Rep. Tim Griffin came to the podium just long enough to introduce Cotton's father, who took the stage along with about a dozen other smiling family members and spoke briefly about his son's military service and his roots in Dardanelle. Those themes dominated Cotton's speech as well. "I joined the Army to defend our Constitution," he said, "and that's why I'm announcing my candidacy today for US Senate." He then moved on to condemn "big government programs" and "crony capitalism." He indicted three principle villains: Mark Pryor, Barack Obama, and "that corrupt law" called Obamacare, which he said "is a symbol for everything that's wrong with Washington today." He hammered this point again and again: "Mark Pryor is the reason Obamacare is our law today." And: "Mark Pryor votes with Obama 90% of the time"
The crowd was enthusiastic and energized, meeting Cotton's statements with applause and a handful of "Amens"; it was heavy on people over 50 and flushed-faced young men who looked to be College Republicans.

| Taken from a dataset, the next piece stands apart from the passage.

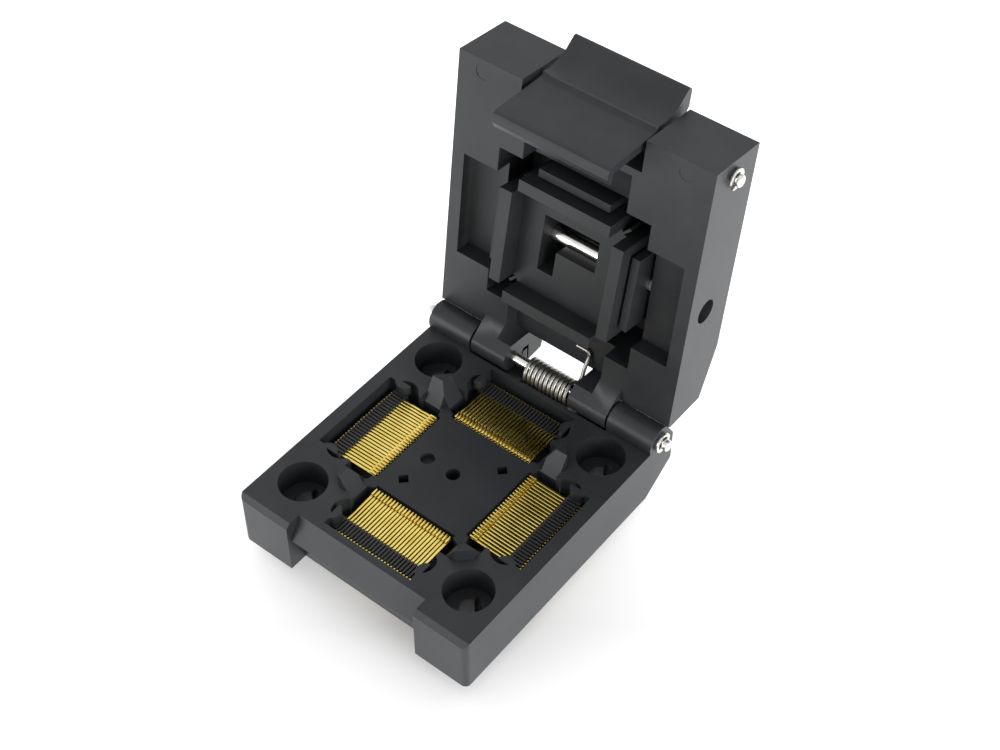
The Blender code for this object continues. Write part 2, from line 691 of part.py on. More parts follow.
def coil(centre, start, end, radius, wire, turns):
    """A compression spring along a line in the Y-Z plane, from start to end about a centre."""
    along = Vector((0.0, end[0] - start[0], end[1] - start[1]))
    length = along.length
    along.normalize()
    first = Vector((1.0, 0.0, 0.0))
    second = along.cross(first)
    origin = Vector((centre, start[0], start[1])) + along * wire
    count = turns * 8
    points = []
    for i in range(count + 1):
        angle = 2.0 * math.pi * i / 8
        offset = first * math.cos(angle) + second * math.sin(angle)
        points.append(origin + offset * radius + along * (length - 2 * wire) * i / count)
    made = bmesh.new()
    tube(made, points, wire, 5)
    return made


# Springs that tip the pad out at its hinge side
back_of_pad = (-PAD_AT + PUSH_AT, -PAD_BACK)
for side, x in (("left", -PUSH_AT), ("right", PUSH_AT)):
    bm = coil(x, (-PAD_AT + PUSH_AT, -CAVITY_FLOOR - 0.1), back_of_pad, 1.0, 0.18, 4)
    add_object("pad_spring_" + side, bm, lid_pivot, steel)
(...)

There were also a good deal of state legislators on hand. The folks I talked to after the speech were visibly excited about Cotton's candidacy. I asked several people, "but can he win?" Absolutely, was the response. His military background is a huge selling point for many — and his identification of Obamacare as everything amiss with our nation struck a major chord. Republicans really don't like the ACA. One woman I spoke with immediately launched into a story about a friend whose mother had received a letter telling her to call a phone number about Obamacare. "If she had called that number, she would have been removed from Medicare and placed on the ACA," she told me. (The ACA will not remove any seniors from Medicare.) She seemed to be unsure what I was talking about when I asked her whether she supported the private option.
Enthusiasm was similarly high among the state legislators I spoke with. "He's going to win," said Rep. Bill Gossage of Ozark. I asked why he was so sure, and he said with conviction "Tom Cotton is real. And he always will be real." That was Cotton's message today — his own small town authenticity versus, as he put it in his speech, "the Washington elites who want to run your life."
State Rep. John Burris said the event had drawn 300 - 400 people, as planned.